** start Task input **

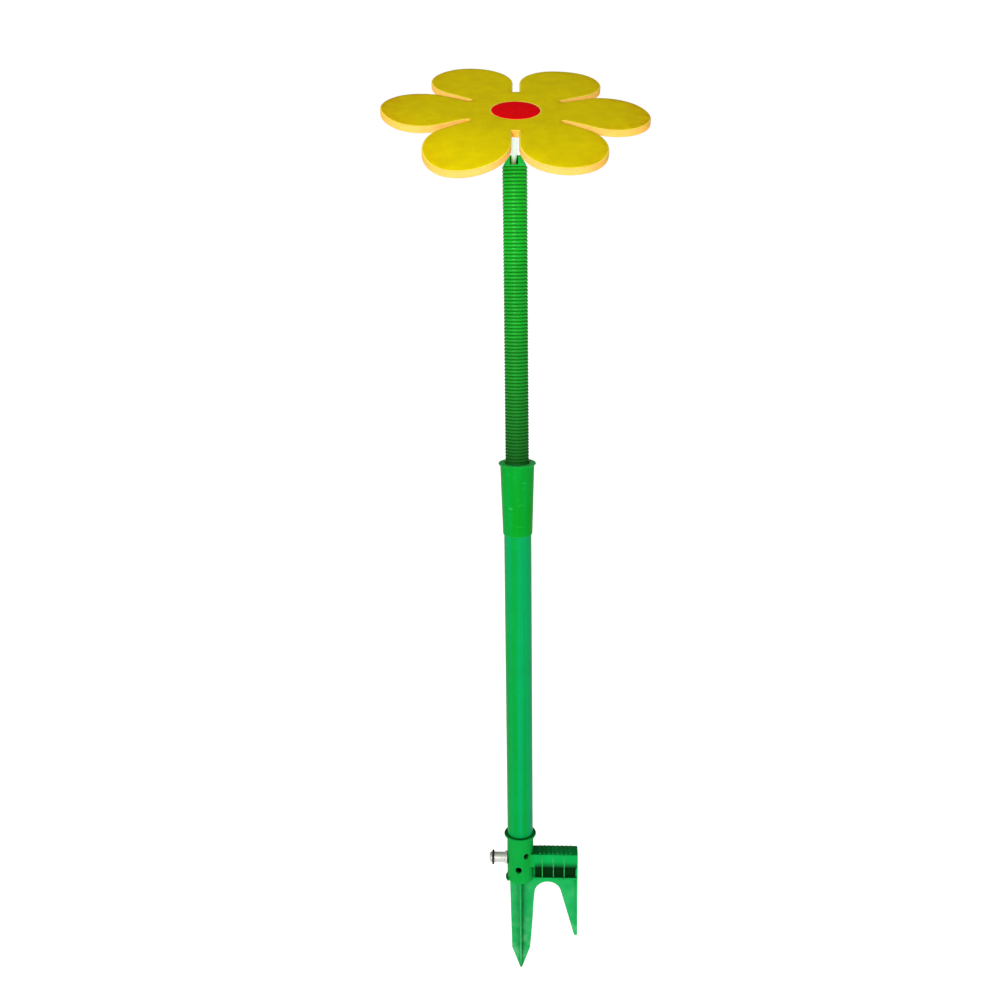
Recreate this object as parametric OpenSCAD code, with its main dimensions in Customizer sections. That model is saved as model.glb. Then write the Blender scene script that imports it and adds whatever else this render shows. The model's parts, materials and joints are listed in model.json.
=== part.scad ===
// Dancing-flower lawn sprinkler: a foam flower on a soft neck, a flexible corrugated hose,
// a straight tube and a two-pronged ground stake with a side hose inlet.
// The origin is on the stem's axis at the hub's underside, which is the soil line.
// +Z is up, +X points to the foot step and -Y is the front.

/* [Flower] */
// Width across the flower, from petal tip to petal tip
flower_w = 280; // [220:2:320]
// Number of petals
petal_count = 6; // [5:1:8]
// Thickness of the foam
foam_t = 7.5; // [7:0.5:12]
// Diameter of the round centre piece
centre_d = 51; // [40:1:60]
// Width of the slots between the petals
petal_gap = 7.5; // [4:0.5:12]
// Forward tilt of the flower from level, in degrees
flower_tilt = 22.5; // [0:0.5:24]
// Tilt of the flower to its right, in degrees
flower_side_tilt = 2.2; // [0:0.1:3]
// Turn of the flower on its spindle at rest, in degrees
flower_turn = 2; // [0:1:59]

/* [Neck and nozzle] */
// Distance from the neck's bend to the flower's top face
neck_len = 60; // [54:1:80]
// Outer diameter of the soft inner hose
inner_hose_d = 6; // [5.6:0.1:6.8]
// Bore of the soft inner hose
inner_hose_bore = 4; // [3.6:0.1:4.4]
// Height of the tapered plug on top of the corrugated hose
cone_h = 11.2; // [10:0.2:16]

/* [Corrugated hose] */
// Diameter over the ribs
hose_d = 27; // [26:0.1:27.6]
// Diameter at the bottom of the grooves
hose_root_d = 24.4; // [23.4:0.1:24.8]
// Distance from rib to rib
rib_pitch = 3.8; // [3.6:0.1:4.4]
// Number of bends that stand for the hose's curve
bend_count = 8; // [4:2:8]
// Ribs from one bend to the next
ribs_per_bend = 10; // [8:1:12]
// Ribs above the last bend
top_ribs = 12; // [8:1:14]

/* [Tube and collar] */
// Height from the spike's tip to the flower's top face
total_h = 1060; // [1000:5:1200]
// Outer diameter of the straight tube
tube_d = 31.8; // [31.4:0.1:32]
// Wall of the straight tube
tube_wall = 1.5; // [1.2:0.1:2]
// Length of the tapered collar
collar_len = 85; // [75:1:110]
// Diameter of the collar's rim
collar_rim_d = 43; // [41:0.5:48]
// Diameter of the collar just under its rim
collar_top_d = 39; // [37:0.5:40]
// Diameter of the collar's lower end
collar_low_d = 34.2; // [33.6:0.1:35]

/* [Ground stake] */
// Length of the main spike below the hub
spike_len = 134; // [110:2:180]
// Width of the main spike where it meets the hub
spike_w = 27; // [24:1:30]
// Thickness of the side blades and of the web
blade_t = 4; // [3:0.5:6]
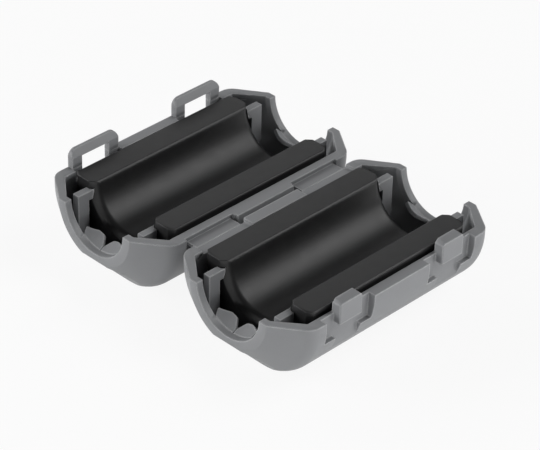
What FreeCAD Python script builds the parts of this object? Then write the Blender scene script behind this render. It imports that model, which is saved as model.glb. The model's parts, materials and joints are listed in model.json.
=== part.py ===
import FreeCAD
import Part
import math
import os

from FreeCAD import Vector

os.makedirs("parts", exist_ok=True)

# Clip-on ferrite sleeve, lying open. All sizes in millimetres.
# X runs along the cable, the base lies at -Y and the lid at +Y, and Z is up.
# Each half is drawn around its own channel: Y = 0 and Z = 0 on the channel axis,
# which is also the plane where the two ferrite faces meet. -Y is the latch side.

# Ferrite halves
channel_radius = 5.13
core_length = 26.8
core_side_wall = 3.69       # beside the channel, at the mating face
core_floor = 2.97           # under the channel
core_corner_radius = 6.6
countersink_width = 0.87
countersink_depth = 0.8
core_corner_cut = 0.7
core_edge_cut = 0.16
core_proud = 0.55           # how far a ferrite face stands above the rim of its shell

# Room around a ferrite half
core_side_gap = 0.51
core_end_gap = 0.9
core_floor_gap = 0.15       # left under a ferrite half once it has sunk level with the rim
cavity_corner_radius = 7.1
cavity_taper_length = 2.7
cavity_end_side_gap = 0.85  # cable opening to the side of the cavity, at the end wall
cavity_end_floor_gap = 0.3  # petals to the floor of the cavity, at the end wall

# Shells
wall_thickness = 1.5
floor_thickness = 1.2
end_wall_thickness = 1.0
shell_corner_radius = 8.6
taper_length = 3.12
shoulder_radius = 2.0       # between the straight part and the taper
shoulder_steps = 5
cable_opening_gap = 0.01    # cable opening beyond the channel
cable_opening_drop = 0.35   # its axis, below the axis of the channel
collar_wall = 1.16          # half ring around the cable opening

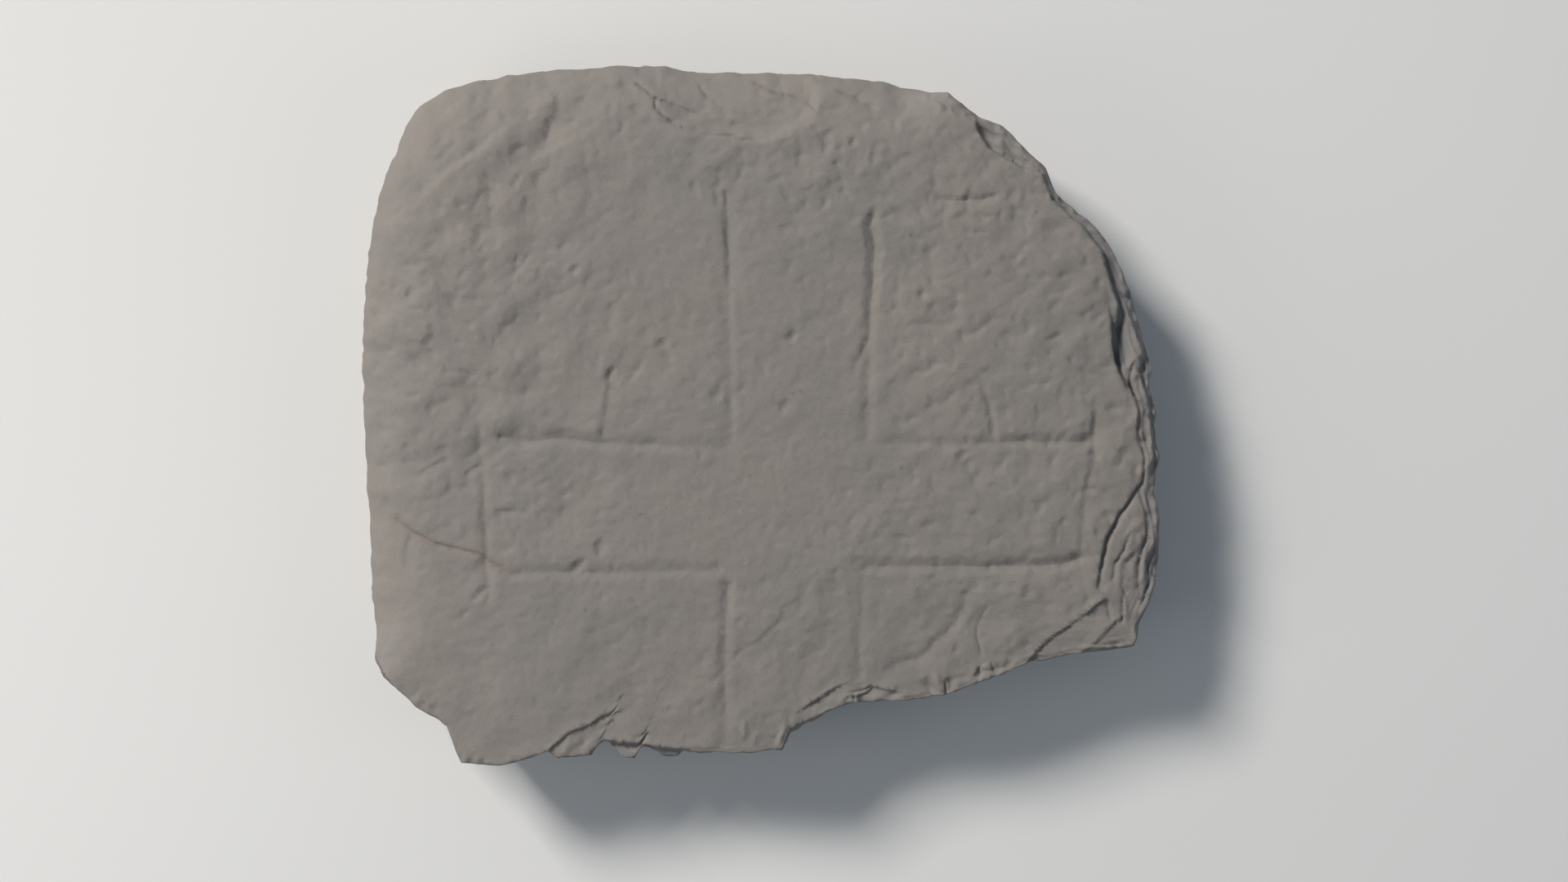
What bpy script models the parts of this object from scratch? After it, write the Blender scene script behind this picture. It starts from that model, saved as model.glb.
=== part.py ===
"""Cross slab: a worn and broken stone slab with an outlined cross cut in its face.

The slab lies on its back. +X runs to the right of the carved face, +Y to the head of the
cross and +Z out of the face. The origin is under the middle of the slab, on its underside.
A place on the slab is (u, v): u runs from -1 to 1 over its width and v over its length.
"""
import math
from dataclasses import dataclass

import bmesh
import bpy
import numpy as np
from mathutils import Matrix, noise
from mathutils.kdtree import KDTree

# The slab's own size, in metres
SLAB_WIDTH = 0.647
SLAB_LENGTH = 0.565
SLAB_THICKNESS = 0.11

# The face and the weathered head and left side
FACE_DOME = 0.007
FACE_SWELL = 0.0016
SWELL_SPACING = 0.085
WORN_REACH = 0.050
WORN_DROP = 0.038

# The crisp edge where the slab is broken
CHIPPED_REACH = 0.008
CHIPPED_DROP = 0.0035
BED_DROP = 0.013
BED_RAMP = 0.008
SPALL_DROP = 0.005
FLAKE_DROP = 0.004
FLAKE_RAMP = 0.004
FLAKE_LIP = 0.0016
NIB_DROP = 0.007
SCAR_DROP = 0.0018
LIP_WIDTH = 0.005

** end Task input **

Problem to work on:
Only the lines from the one bearing "What bpy script" through the one bearing "WORN_DROP = 0.038" should be repeated, exactly as given.

Completed exercise:
What bpy script models the parts of this object from scratch? After it, write the Blender scene script behind this picture. It starts from that model, saved as model.glb.
=== part.py ===
"""Cross slab: a worn and broken stone slab with an outlined cross cut in its face.

The slab lies on its back. +X runs to the right of the carved face, +Y to the head of the
cross and +Z out of the face. The origin is under the middle of the slab, on its underside.
A place on the slab is (u, v): u runs from -1 to 1 over its width and v over its length.
"""
import math
from dataclasses import dataclass

import bmesh
import bpy
import numpy as np
from mathutils import Matrix, noise
from mathutils.kdtree import KDTree

# The slab's own size, in metres
SLAB_WIDTH = 0.647
SLAB_LENGTH = 0.565
SLAB_THICKNESS = 0.11

# The face and the weathered head and left side
FACE_DOME = 0.007
FACE_SWELL = 0.0016
SWELL_SPACING = 0.085
WORN_REACH = 0.050
WORN_DROP = 0.038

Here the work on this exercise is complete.